Disadvantages of Mutual Fund Investments - How Fund Managers Struggle to Beat the Market

Right before I decided to invest in stocks, a couple of months ago, I made a search for a book I can read to learn something about stock investing. I thought it would save me a lot of trouble to learn how to pick the right stocks to invest in.

Luckily, I came across this amazing book by Benjamin Graham called The Intelligent Investor. This book is a classic! It was published in 1973 and yet it still contains the basic knowledge everyone should know about stocks. (If you want a copy, it’s being sold at National Bookstore).

Benjamin Graham was a mentor to one of the most successful business person who built his wealth through stocks - Warren Buffett. There’s a high likelihood that you know who Warren Buffett is if you have any interest in investing.

There’s no other book about stocks that Warren would recommend other than The Intelligent Investor (and Security Analysis) written by his mentor Benjamin Graham.

The book is extremely informative. The insights it provides, I believe, are critically important for anyone who is serious about investing in stocks.

Moreover, the updated edition contains invaluable commentary by Jason Zweig. These commentaries have been helpful to me to further understand the concepts Mr. Graham was trying to convey.

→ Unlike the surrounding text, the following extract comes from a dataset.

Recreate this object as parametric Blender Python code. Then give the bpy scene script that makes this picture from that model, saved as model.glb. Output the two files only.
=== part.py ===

Discussions on Mutual Funds

It is among these commentaries that I gained some understanding about mutual funds. Among Filipino investors, mutual funds are fast-becoming a very popular investment choice. They present an opportunity to participate in a diversified portfolio with a relatively small capital.

It’s been said that if you do not have any investing skill at all, you should go for mutual funds. You wouldn’t have to worry about your investments because with mutual funds, someone will manage it for you.

Professional Fund Managers

Mutual funds are managed by professional investors. They are known as fund managers. Unlike most people, these fund managers have the necessary skills and experience for sound investing.

But according to Jason Zweig, fund managers are saddled with handicaps. These handicaps are the reasons why they may find it difficult to maximize investment returns.

Sound investing strategies can be difficult to follow if you’re a fund manager. Often times, their investment portfolio moves in accordance with the market whether they like it or not.

As much as they hate it, fund managers can’t help but buy when the market is high and sell when the market is low.

Here are some of the reasons for that as stated in the book. I quote verbatim because I do not believe I can provide a better explanation. Jason Zweig wrote:
  • With billions of dollars under management, they (fund managers) must gravitate toward the biggest stocks-the only ones they can buy in the multimillion-dollar quantities they need to fill their portfolios. Thus many funds end up owning the same few overpriced giants.
  • Investors tend to pour more money into funds as the market rises. The managers use that new cash to buy more of the stocks they already own, driving prices to even more dangerous heights.
  • If fund investors ask for their money back when the market drops, the managers may need to sell stocks to cash them out. Just as the funds are forced to buy stocks at inflated prices in a rising market, they become forced sellers as stocks get cheap again.
  • Many portfolio managers get bonuses for beating the market, so they obsessively measure their returns against benchmarks like the S & P 500 index. If a company gets added to an index, hundreds of funds compulsively buy it. (If they don't, and that stock then does well, the managers look foolish; on the other hand, if they buy it and it does poorly, no one will blame them.)

Should You Still Invest in Mutual Funds?

Knowing that these handicaps exist should help a mutual fund investor appreciate the difficult job of his or her fund manager. But it also highlights the weaknesses of mutual funds which may make you think twice before you invest.

If you had the skill and knowledge to build your own portfolio, you may just be better off managing your own fund. This will free you from the obvious investing mistakes fund managers are forced to make.

But doing it your own will also present risks that can be far more devastating if you don’t know what you’re doing. So in the end, the decision to invest or not in mutual funds will depend on your willingness to spend time to learn.

If you think it’s not worth your time to study investing, you invariably pay the price when going for mutual funds. Management fees and fund managers’ investing handicaps will have negative impacts to your investment.

For most people, this is a price they are willing to pay. I don’t blame them knowing how difficult it can be to learn stock investing much less do it yourself without professional help.